I'd hate to call it a glibc bug but it looks like one. There are no direct google hits, but there is some vague info on google that memcpy and memmove were one until some version, and I see that in the stack trace you've got there is this line

at 0x484C332: __memcpy_chk (vg_replace_strmem.c:1741)

hinting that valgrind uses its own memcpy_chk to test, well, memcpy, and not necessarily memmove.

Anyway more details needed - I'd be curious too to recompile glibc version to dig down to the real problem.

dk commented 1 year ago

( btw I just tried to play with the latest glibc 5.36 but that didn't work for me, caused coredumps for every command...)

ppisar commented 1 year ago

I observe this on current Fedora 38. It has glibc-2.36.9000, a snapshot of development glibc newer than 2.36 release.

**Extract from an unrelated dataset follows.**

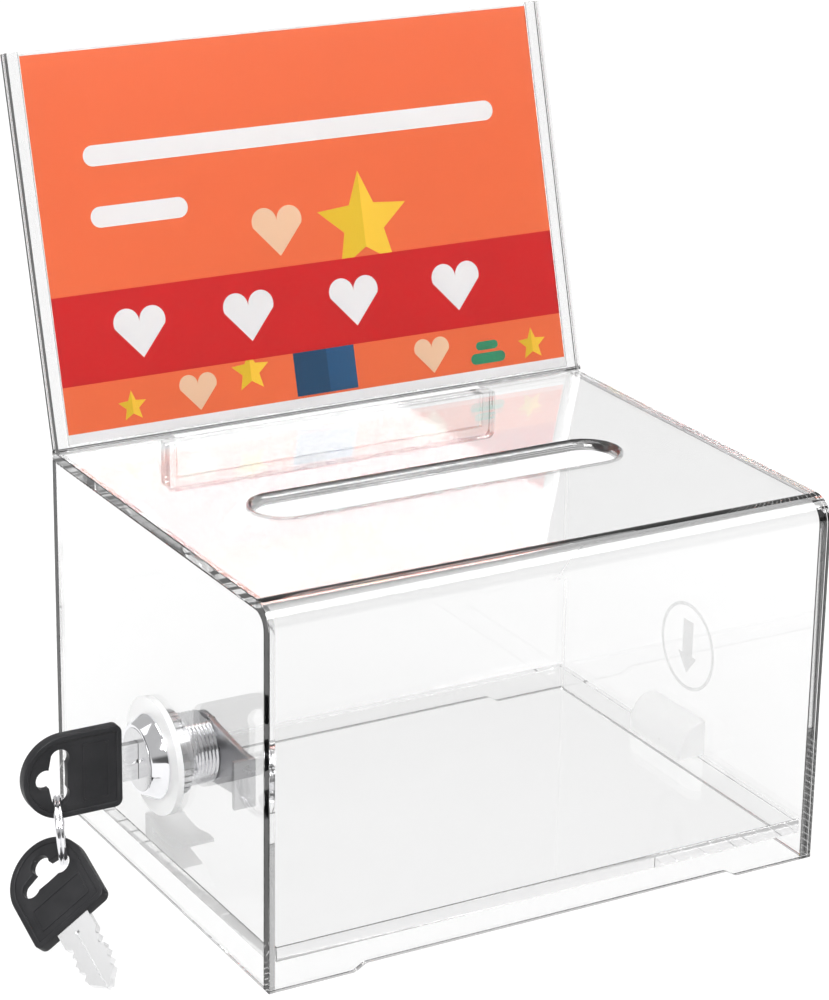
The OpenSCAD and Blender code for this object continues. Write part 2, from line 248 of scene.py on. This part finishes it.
NICKEL = metal("nickel", (0.7, 0.7, 0.71), (0.9, 0.9, 0.9), 0.2, 300, (1, 12, 12))
BLACK = moulded_black("moulded_black")
MARK = ink("mark_grey", (0.5, 0.51, 0.52), (0.6, 0.61, 0.62), cover=0.16)

LOOKS = {
    "front_top_sheet": PAINTED_SHADE_ACRYLIC, "left_wall": ACRYLIC, "right_wall": ACRYLIC, "back_wall": ACRYLIC,
    "pocket_spacer": ACRYLIC, "pocket_front_plate": ACRYLIC, "base_plate": CLEARER_ACRYLIC,
    "sign_front_leaf": CLEARER_ACRYLIC, "sign_spacer": CLEARER_ACRYLIC, "sign_back_leaf": CLEARER_ACRYLIC,
    "grip_block": MILKY_GRIP, "lock_catch": MILKY, "lock_washer": MILKY, "arrow_mark": MARK,
    "lock_housing": CHROME, "lock_nut": ZINC, "lock_plug": PLUG, "lock_cam": ZINC,
    "cam_washer": DARK_STEEL, "cam_screw": ZINC, "split_ring": CHROME,
    "key_1_blade": NICKEL, "key_2_blade": NICKEL, "key_1_head": BLACK, "key_2_head": BLACK,
}
for name, look in LOOKS.items():
    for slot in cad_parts[name].material_slots:
        slot.material = look


# ---- mesh helpers ----

def new_piece(name, verts, faces, look, smooth=False):
    mesh = bpy.data.meshes.new(name)
    mesh.from_pydata(verts, [], faces)
    mesh.validate()
    mesh.materials.append(look)
    for face in mesh.polygons:
        face.use_smooth = smooth
    piece = bpy.data.objects.new(name, mesh)
    bpy.context.collection.objects.link(piece)
    return piece


def middle_of(name):
    low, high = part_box(name)
    return (Vector(low) + Vector(high)) / 2


def shade_by_angle(mesh, degrees=35):
    for face in mesh.polygons:
        face.use_smooth = True
    mesh.set_sharp_from_angle(angle=math.radians(degrees))


def stand_for(piece, name, body):
    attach(piece, body)
    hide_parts(name)


def curve_mesh(name, splines, depth=0.0, bevel=0.0, resolution=3, flat=True):
    """Mesh from closed outlines (flat) or open paths swept with a round section."""
    curve = bpy.data.curves.new(name, "CURVE")
    curve.dimensions = "2D" if flat else "3D"
    if flat:
        curve.fill_mode = "BOTH"
        curve.extrude = depth / 2 - bevel
        curve.offset = -bevel
    else:
        curve.use_fill_caps = True
    curve.bevel_depth = bevel
    curve.bevel_resolution = resolution
    for points in splines:
        spline = curve.splines.new("POLY")
        spline.points.add(len(points) - 1)
        for target, point in zip(spline.points, points):
            xyz = (*point, 0.0) if flat else point
            target.co = (*xyz, 1.0)
        spline.use_cyclic_u = flat
    holder = bpy.data.objects.new(name + "_curve", curve)
    bpy.context.collection.objects.link(holder)
    shape = bpy.data.meshes.new_from_object(holder.evaluated_get(bpy.context.evaluated_depsgraph_get()))
    bpy.data.objects.remove(holder)
    bpy.data.curves.remove(curve)
    return shape


def clean(mesh):
    build = bmesh.new()
    build.from_mesh(mesh)
    bmesh.ops.remove_doubles(build, verts=build.verts, dist=0.000001)
    bmesh.ops.recalc_face_normals(build, faces=build.faces)
    build.to_mesh(mesh)
    build.free()


# ---- lock housing: conical bezel, threaded barrel with two flats ----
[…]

I added few debugging printf()s and this what it prints:

$ perl -Iblib/{lib,arch} /tmp/test 
sizeof(oip)=64
sizeof(oip.steps)=60
Initial iop.steps=0x7ffce4065984 past(iop.steps)=0x7ffce40659c0 iop.n_steps=3
step=0, iop.n_steps=3, io=0x7ffce4065984
Before memove condition: step=0 iop.n_steps=3
Calling memmove(io=0x7ffce4065984, io+1=0x7ffce4065990, (iop.n_steps - step - 1) * sizeof(ImgOp)=24)
memmove() finished
Decreasing iop.n_steps, step, io
step=0, iop.n_steps=2, io=0x7ffce4065984
Before memove condition: step=0 iop.n_steps=2
Calling memmove(io=0x7ffce4065984, io+1=0x7ffce4065990, (iop.n_steps - step - 1) * sizeof(ImgOp)=12)
*** buffer overflow detected ***: terminated
Aborted (core dumped)

If did the math correctly, than none of the two memmove() calls reads or writes out of the iop structure memory. It's ridiculous that first memmove() of size 24 passes fortification, but subsequent memmove() of size 12 fails the fortification check.

The corresponding initial iop content is:

(gdb) p iop
$5 = {n_steps = 3, steps = {{cmd = 0, p1 = 0, p2 = 0}, {cmd = 2, p1 = 1, p2 = 1}, {cmd = 1, p1 = 0.5,
      p2 = 0}, {cmd = 0, p1 = 0, p2 = 0}, {cmd = 0, p1 = 0, p2 = 0}}}

I conclude it's a bug in glibc or gcc. I will try to minimize the code and report to glibc developers.

dk commented 1 year ago

This is gets more and more interesting ... let's though keep this bug open for the reference

ppisar commented 1 year ago

I reported it to glibc together with a minimal reproducer https://bugzilla.redhat.com/show_bug.cgi?id=2160682.

siddhesh commented 1 year ago

You are right, memove() can overlap. I got confused by the valgrind output. Maybe glibc fortification does not play well with valgrind instrumentation, or valgrind prints a misnomer.

Yeah, valgrind can report spurious warnings with fortified functions: https://bugs.kde.org/show_bug.cgi?id=453084

I'm trying to figure out out to fix this in gcc, the io-- is throwing it off due to a potential underflow in the first iteration. It's not even actual undefined behaviour AFAICT, so I want to try and fix it in the compiler.

In the meantime, I've suggested a workaround in the fedora bug Petr filed for the reproducer, hopefully that helps work around this in actual code too. Basically the intent is to ensure that io never crosses object boundaries, even in unreachable code, regardless of whether it is actually dereferenced.

dk commented 1 year ago

I don't see the patch you mention but i"m ok to change the code. I cannot reproduce it though so i depend here on whoever can. Replace io + 1 to iop[steps + 1] or something similar, I would guess?

siddhesh commented 1 year ago

I've sent a PR that ought to resolve this.